**MATERIAL**
====

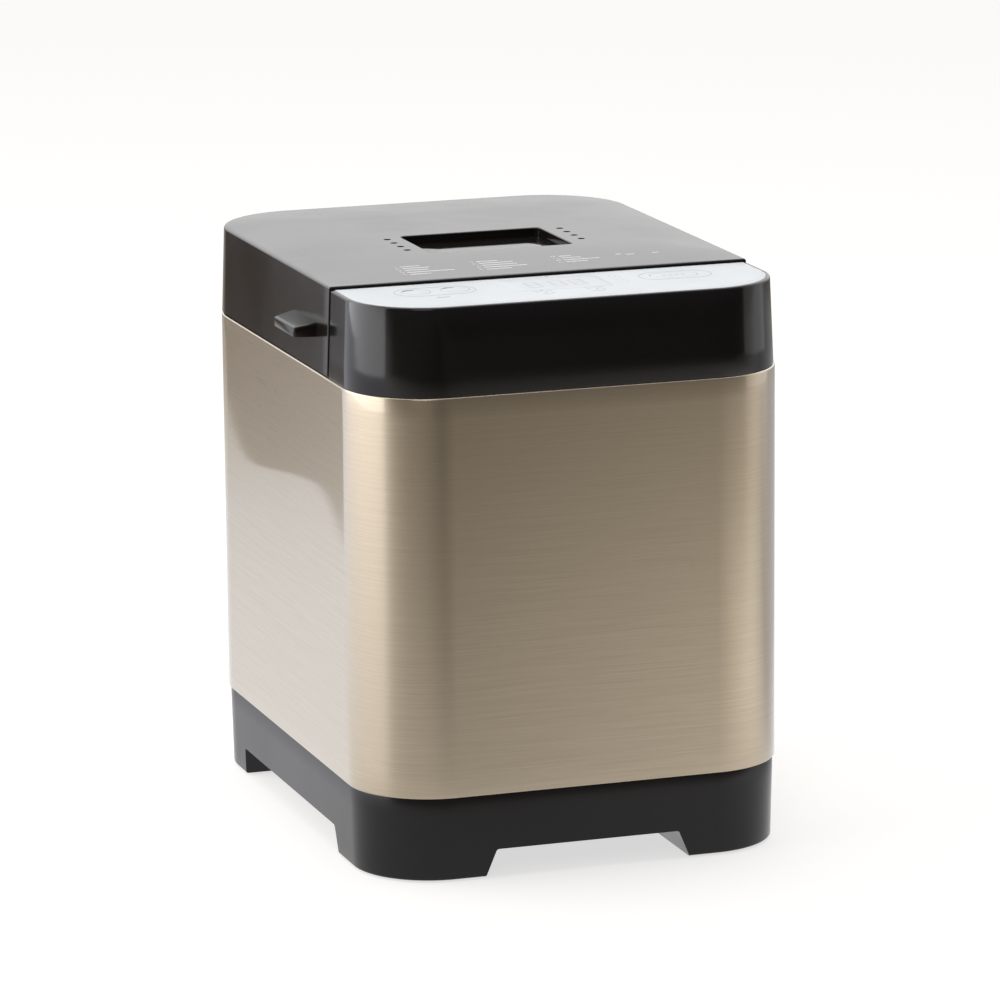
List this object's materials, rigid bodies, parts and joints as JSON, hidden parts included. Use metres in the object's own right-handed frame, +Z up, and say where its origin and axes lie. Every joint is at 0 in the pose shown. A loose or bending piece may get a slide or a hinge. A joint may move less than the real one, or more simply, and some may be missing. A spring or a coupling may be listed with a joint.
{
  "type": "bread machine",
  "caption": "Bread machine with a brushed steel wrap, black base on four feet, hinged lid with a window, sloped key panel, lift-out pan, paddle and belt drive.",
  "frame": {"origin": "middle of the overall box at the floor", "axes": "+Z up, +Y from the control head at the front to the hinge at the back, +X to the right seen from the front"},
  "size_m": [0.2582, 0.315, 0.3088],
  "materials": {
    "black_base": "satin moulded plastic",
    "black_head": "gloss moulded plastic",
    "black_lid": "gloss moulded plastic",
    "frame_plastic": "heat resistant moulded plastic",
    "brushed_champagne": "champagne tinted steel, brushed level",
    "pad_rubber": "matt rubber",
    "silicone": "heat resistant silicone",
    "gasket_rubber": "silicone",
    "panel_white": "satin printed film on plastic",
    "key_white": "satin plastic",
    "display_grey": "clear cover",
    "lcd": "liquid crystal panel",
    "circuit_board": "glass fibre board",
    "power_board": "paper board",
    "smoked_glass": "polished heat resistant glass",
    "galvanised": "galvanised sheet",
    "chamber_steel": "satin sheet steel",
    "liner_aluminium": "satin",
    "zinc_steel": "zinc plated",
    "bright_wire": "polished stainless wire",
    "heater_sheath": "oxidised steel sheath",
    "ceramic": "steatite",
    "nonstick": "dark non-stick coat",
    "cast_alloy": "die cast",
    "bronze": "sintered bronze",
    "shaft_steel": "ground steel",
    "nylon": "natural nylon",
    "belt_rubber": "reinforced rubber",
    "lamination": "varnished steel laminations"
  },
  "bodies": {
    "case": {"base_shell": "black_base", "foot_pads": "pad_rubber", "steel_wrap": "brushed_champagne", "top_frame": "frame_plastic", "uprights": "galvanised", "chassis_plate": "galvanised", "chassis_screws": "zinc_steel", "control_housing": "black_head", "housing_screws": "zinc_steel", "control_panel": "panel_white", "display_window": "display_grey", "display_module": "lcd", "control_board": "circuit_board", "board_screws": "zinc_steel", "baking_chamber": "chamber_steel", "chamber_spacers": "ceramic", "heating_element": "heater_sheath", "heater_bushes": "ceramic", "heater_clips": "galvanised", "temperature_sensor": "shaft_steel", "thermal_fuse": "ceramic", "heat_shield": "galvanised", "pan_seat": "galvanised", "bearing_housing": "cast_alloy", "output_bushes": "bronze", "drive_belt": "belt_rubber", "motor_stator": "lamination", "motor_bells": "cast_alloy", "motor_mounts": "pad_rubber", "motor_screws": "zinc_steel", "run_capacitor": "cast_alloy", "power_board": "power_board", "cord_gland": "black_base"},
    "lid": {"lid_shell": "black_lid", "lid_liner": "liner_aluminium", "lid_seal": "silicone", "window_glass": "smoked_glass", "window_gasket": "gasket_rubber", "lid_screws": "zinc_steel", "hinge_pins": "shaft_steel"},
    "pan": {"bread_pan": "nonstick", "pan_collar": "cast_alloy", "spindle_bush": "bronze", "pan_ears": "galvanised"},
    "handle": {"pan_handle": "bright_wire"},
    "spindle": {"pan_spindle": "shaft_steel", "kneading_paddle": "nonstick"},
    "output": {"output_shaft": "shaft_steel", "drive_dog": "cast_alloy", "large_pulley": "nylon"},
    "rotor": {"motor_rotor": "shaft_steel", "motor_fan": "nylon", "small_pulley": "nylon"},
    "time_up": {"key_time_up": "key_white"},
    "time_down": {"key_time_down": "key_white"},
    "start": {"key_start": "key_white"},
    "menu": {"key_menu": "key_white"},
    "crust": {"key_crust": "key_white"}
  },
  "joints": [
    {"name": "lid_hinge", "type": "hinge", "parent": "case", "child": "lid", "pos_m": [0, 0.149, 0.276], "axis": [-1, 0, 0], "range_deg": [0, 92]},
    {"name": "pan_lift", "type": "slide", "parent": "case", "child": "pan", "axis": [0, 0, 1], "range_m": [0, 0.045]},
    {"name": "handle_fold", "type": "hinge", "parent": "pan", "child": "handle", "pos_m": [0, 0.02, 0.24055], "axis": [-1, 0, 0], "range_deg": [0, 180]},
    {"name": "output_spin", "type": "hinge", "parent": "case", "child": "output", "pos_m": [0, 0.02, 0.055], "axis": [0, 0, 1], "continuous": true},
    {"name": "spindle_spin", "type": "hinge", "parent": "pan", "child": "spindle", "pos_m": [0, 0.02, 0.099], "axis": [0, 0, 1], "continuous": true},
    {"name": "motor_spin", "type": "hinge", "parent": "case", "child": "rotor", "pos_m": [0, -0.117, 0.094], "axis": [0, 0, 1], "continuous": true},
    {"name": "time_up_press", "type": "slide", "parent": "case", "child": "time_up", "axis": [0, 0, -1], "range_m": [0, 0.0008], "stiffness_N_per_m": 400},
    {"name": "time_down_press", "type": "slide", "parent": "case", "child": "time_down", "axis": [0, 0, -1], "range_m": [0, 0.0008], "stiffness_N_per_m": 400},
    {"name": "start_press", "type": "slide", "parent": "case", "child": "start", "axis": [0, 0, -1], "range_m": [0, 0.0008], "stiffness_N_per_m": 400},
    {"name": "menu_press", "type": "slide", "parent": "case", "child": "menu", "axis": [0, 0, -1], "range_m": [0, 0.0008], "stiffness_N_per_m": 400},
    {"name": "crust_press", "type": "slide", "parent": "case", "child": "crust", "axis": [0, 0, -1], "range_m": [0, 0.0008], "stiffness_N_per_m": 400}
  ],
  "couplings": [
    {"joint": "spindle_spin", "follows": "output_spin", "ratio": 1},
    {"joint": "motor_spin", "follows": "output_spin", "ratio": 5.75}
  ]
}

====

**STATED GOAL**
Return the listing above word for word.

**FULL RESPONSE**
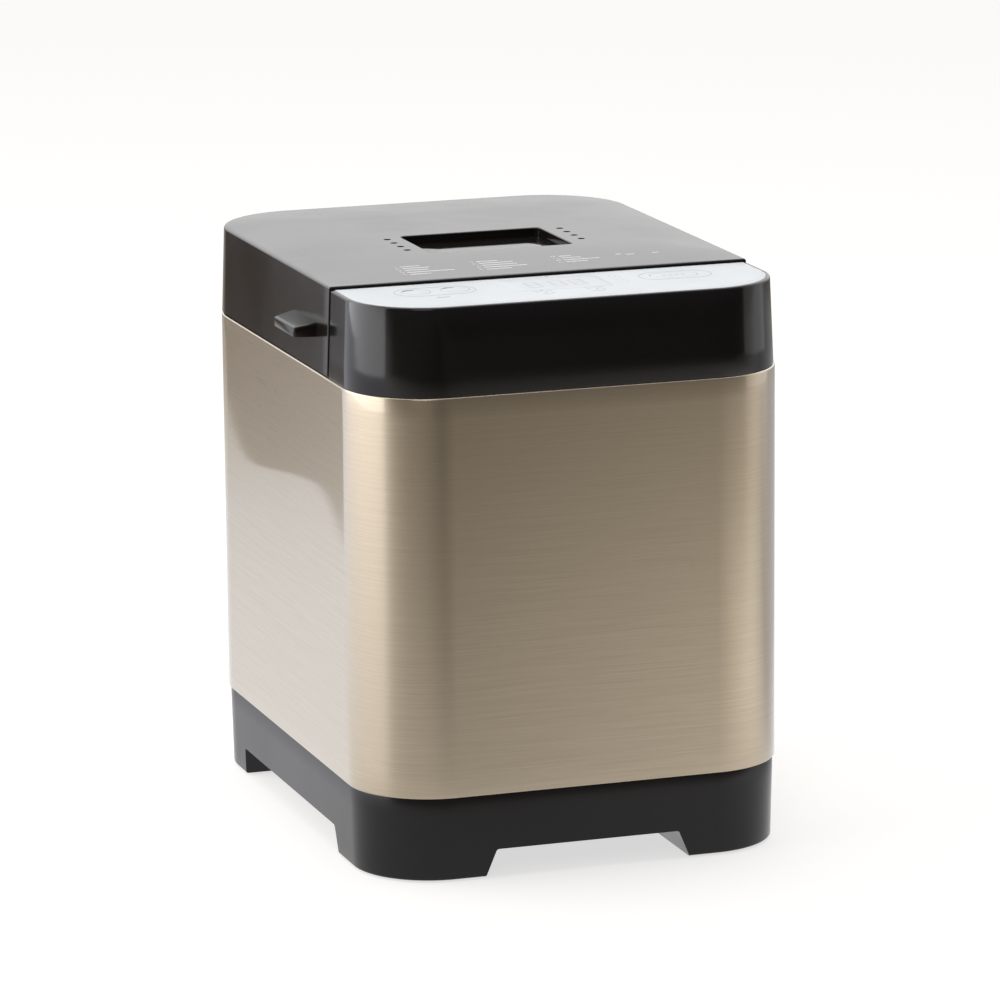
List this object's materials, rigid bodies, parts and joints as JSON, hidden parts included. Use metres in the object's own right-handed frame, +Z up, and say where its origin and axes lie. Every joint is at 0 in the pose shown. A loose or bending piece may get a slide or a hinge. A joint may move less than the real one, or more simply, and some may be missing. A spring or a coupling may be listed with a joint.
{
  "type": "bread machine",
  "caption": "Bread machine with a brushed steel wrap, black base on four feet, hinged lid with a window, sloped key panel, lift-out pan, paddle and belt drive.",
  "frame": {"origin": "middle of the overall box at the floor", "axes": "+Z up, +Y from the control head at the front to the hinge at the back, +X to the right seen from the front"},
  "size_m": [0.2582, 0.315, 0.3088],
  "materials": {
    "black_base": "satin moulded plastic",
    "black_head": "gloss moulded plastic",
    "black_lid": "gloss moulded plastic",
    "frame_plastic": "heat resistant moulded plastic",
    "brushed_champagne": "champagne tinted steel, brushed level",
    "pad_rubber": "matt rubber",
    "silicone": "heat resistant silicone",
    "gasket_rubber": "silicone",
    "panel_white": "satin printed film on plastic",
    "key_white": "satin plastic",
    "display_grey": "clear cover",
    "lcd": "liquid crystal panel",
    "circuit_board": "glass fibre board",
    "power_board": "paper board",
    "smoked_glass": "polished heat resistant glass",
    "galvanised": "galvanised sheet",
    "chamber_steel": "satin sheet steel",
    "liner_aluminium": "satin",
    "zinc_steel": "zinc plated",
    "bright_wire": "polished stainless wire",
    "heater_sheath": "oxidised steel sheath",
    "ceramic": "steatite",
    "nonstick": "dark non-stick coat",
    "cast_alloy": "die cast",
    "bronze": "sintered bronze",
    "shaft_steel": "ground steel",
    "nylon": "natural nylon",
    "belt_rubber": "reinforced rubber",
    "lamination": "varnished steel laminations"
  },
  "bodies": {
    "case": {"base_shell": "black_base", "foot_pads": "pad_rubber", "steel_wrap": "brushed_champagne", "top_frame": "frame_plastic", "uprights": "galvanised", "chassis_plate": "galvanised", "chassis_screws": "zinc_steel", "control_housing": "black_head", "housing_screws": "zinc_steel", "control_panel": "panel_white", "display_window": "display_grey", "display_module": "lcd", "control_board": "circuit_board", "board_screws": "zinc_steel", "baking_chamber": "chamber_steel", "chamber_spacers": "ceramic", "heating_element": "heater_sheath", "heater_bushes": "ceramic", "heater_clips": "galvanised", "temperature_sensor": "shaft_steel", "thermal_fuse": "ceramic", "heat_shield": "galvanised", "pan_seat": "galvanised", "bearing_housing": "cast_alloy", "output_bushes": "bronze", "drive_belt": "belt_rubber", "motor_stator": "lamination", "motor_bells": "cast_alloy", "motor_mounts": "pad_rubber", "motor_screws": "zinc_steel", "run_capacitor": "cast_alloy", "power_board": "power_board", "cord_gland": "black_base"},
    "lid": {"lid_shell": "black_lid", "lid_liner": "liner_aluminium", "lid_seal": "silicone", "window_glass": "smoked_glass", "window_gasket": "gasket_rubber", "lid_screws": "zinc_steel", "hinge_pins": "shaft_steel"},
    "pan": {"bread_pan": "nonstick", "pan_collar": "cast_alloy", "spindle_bush": "bronze", "pan_ears": "galvanised"},
    "handle": {"pan_handle": "bright_wire"},
    "spindle": {"pan_spindle": "shaft_steel", "kneading_paddle": "nonstick"},
    "output": {"output_shaft": "shaft_steel", "drive_dog": "cast_alloy", "large_pulley": "nylon"},
    "rotor": {"motor_rotor": "shaft_steel", "motor_fan": "nylon", "small_pulley": "nylon"},
    "time_up": {"key_time_up": "key_white"},
    "time_down": {"key_time_down": "key_white"},
    "start": {"key_start": "key_white"},
    "menu": {"key_menu": "key_white"},
    "crust": {"key_crust": "key_white"}
  },
  "joints": [
    {"name": "lid_hinge", "type": "hinge", "parent": "case", "child": "lid", "pos_m": [0, 0.149, 0.276], "axis": [-1, 0, 0], "range_deg": [0, 92]},
    {"name": "pan_lift", "type": "slide", "parent": "case", "child": "pan", "axis": [0, 0, 1], "range_m": [0, 0.045]},
    {"name": "handle_fold", "type": "hinge", "parent": "pan", "child": "handle", "pos_m": [0, 0.02, 0.24055], "axis": [-1, 0, 0], "range_deg": [0, 180]},
    {"name": "output_spin", "type": "hinge", "parent": "case", "child": "output", "pos_m": [0, 0.02, 0.055], "axis": [0, 0, 1], "continuous": true},
    {"name": "spindle_spin", "type": "hinge", "parent": "pan", "child": "spindle", "pos_m": [0, 0.02, 0.099], "axis": [0, 0, 1], "continuous": true},
    {"name": "motor_spin", "type": "hinge", "parent": "case", "child": "rotor", "pos_m": [0, -0.117, 0.094], "axis": [0, 0, 1], "continuous": true},
    {"name": "time_up_press", "type": "slide", "parent": "case", "child": "time_up", "axis": [0, 0, -1], "range_m": [0, 0.0008], "stiffness_N_per_m": 400},
    {"name": "time_down_press", "type": "slide", "parent": "case", "child": "time_down", "axis": [0, 0, -1], "range_m": [0, 0.0008], "stiffness_N_per_m": 400},
    {"name": "start_press", "type": "slide", "parent": "case", "child": "start", "axis": [0, 0, -1], "range_m": [0, 0.0008], "stiffness_N_per_m": 400},
    {"name": "menu_press", "type": "slide", "parent": "case", "child": "menu", "axis": [0, 0, -1], "range_m": [0, 0.0008], "stiffness_N_per_m": 400},
    {"name": "crust_press", "type": "slide", "parent": "case", "child": "crust", "axis": [0, 0, -1], "range_m": [0, 0.0008], "stiffness_N_per_m": 400}
  ],
  "couplings": [
    {"joint": "spindle_spin", "follows": "output_spin", "ratio": 1},
    {"joint": "motor_spin", "follows": "output_spin", "ratio": 5.75}
  ]
}